Jessica Martinez is supporting Grammy’s Place through fundraising and grant writing.

Both Spellman and Martinez have led housing initiatives for transgender people in D.C. Spellman hopes to grow the initiative to set up safe houses elsewhere in the Southeast – and eventually, in all 48 continental states.

Grammy’s Place, supported by two other volunteers, will source its residents through referrals from local agencies that serve Birmingham’s LGBTQ populations. Spellman won’t publish the address of the house and is working to put other security measures in place to protect its future residents, she said.

“I want to keep a level of safety going on because of the negative rhetoric that is coming out of elected officials’ mouths and how it has a tendency of triggering people into action,” she said.

Martinez, now a program manager for national nonprofit AIDS United, started out in sex work, which she called a “survival mechanism” for some trans women.

“Now, I’m very privileged that I have an amazing career with an NGO in Washington, D.C.,” she said. “But I have been able to use my experiences and the money that I would gather to propel my career, and the goal is to sort of get those women, trans women, black trans women, in the position of the sex trade industry and give them another option.”

One thing she plans to contribute to Grammy’s Place is a garden and fresh food for residents.

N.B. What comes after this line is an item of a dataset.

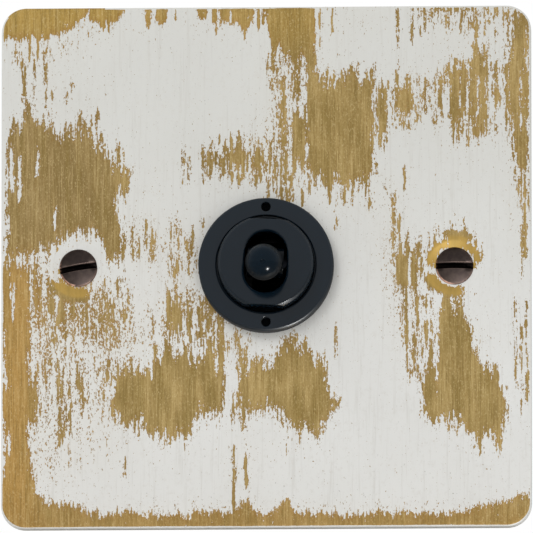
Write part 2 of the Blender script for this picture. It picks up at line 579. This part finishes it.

When she was a college student, she was sometimes hungry, which is part of what prompted her to do sex work.

Spellman hopes that the program will help buoy women who otherwise face so many obstacles and hardships into thriving careers, and that they’ll one day be in a position to hire and support young trans women, too.

“That’s a lot of talent that this world has been missing out on, a lot of great contributions to society,” she said. “How will we know if we aren’t given the opportunity to live, the opportunity to thrive, the opportunity to be just as free and productive as anybody else?”